The implementation builds a suffix automaton over p + p. The automaton structure encodes all distinct substrings of the doubled string, and the counting step extracts contributions from each state by using the standard suffix automaton interval property. The only modification compared to a classic substring count is the cap at n, which prevents counting substrings longer than the actual generated string.

A subtle implementation point is the cloning step in extend, which ensures correct partitioning of states when transitions are shared. Without cloning, multiple distinct substrings would collapse into incorrect equivalence classes, breaking the interval interpretation.

Worked Examples

Consider p = "ab" and n = 5, so s = "ababa".

We build t = "abab".

Step State added Length Link New transitions
1 a 1 0 a
2 b 2 0 b
3 a 3 1 a
4 b 4 2 b

Each state contributes an interval [link.len + 1, len]. For example, a state with len = 3 and link.len = 1 contributes lengths 2 to 3.
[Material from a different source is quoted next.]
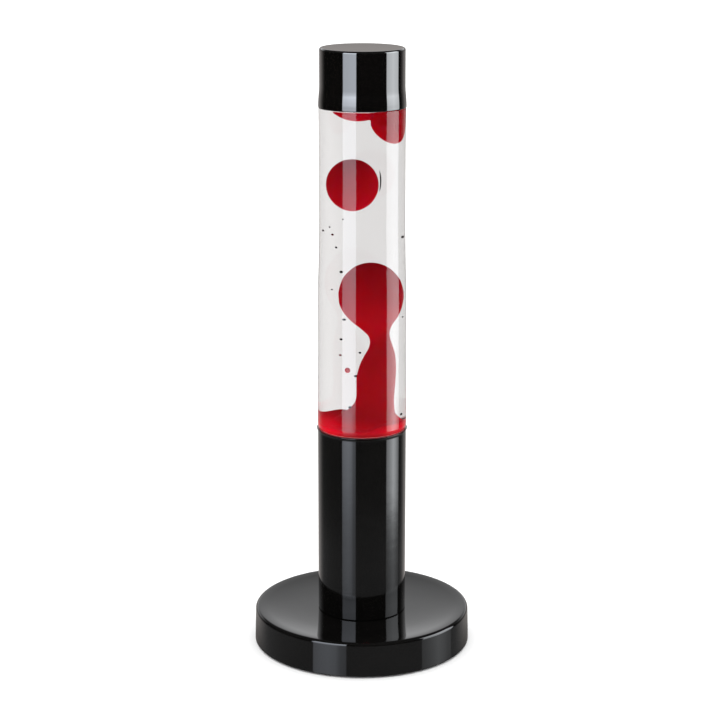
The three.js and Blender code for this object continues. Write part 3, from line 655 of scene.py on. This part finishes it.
inner_low = [(28.0, 158.6), (27.6, 157.4), (26.8, 156.3), (25.7, 155.3), (24.8, 154.0), (24.3, 152.4), (24.15, 150.0), (24.0, 148.9), (23.4, 147.6), (22.3, 146.7), (20.6, 146.3), (18.0, 146.35), (10, 146.5), (0, 146.6)]
glass_prof = foot_out + heel + wall_out + shoulder_out + inner_top + wall_in + inner_low
n_dry = len(foot_out) + len(heel) + len(wall_out) + len(shoulder_out) + 1  # from here on the wall is wetted
# faces of the band that carries the painted heel highlight
seam0, seam1 = len(foot_out) + 5, len(foot_out) + 7
edge0 = len(foot_out) + len(heel) + len(wall_out) - 1
bottle = lathe("bottle_glass", glass_prof, None, seg=192, mats=[M["glass"], M["wetted"], M["seam"], M["edge"]],
               mat_of=lambda i: 2 if seam0 <= i < seam1 else 3 if edge0 <= i < edge0 + 6 else (0 if i < n_dry else 1), sharp=60)
piece(bottle, "bottle", "clear_glass", "glass_bottle")

liq = [(r - .06, z) for r, z in inner_top[1:] + wall_in + inner_low[:-1]]
liq = [(0, 396.6), (9.5, 396.62), (10.9, 396.75)] + liq + [(0, 146.66)]
liq[-2] = (10, 146.56)
liquid = lathe("liquid_fill", liq, M["liquid"], seg=96, sharp=60)
piece(liquid, "bottle", "clear_liquid", "lamp_fluid")
ROOM_Z = np.array([q[1] for q in (inner_top + wall_in + inner_low)][::-1])
ROOM_R = np.array([q[0] for q in (inner_top + wall_in + inner_low)][::-1])


def room_r(z):
    o = np.argsort(ROOM_Z, kind="stable")
    return np.interp(z, ROOM_Z[o], ROOM_R[o])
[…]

Clipping at n = 5 does nothing here because all intervals are already small. The final sum counts all distinct substrings in "ababa".

Now consider p = "aaaa" and n = 6, so s = "aaaaaa".

Every state essentially collapses into repeated 'a' extensions. The automaton has a linear chain of lengths, and intervals overlap only in length, not in content. The contribution becomes exactly 6, corresponding to substrings "a", "aa", ..., "aaaaaa".

This trace shows that repetition inside p reduces the automaton into a single path, and the algorithm naturally compresses the substring space.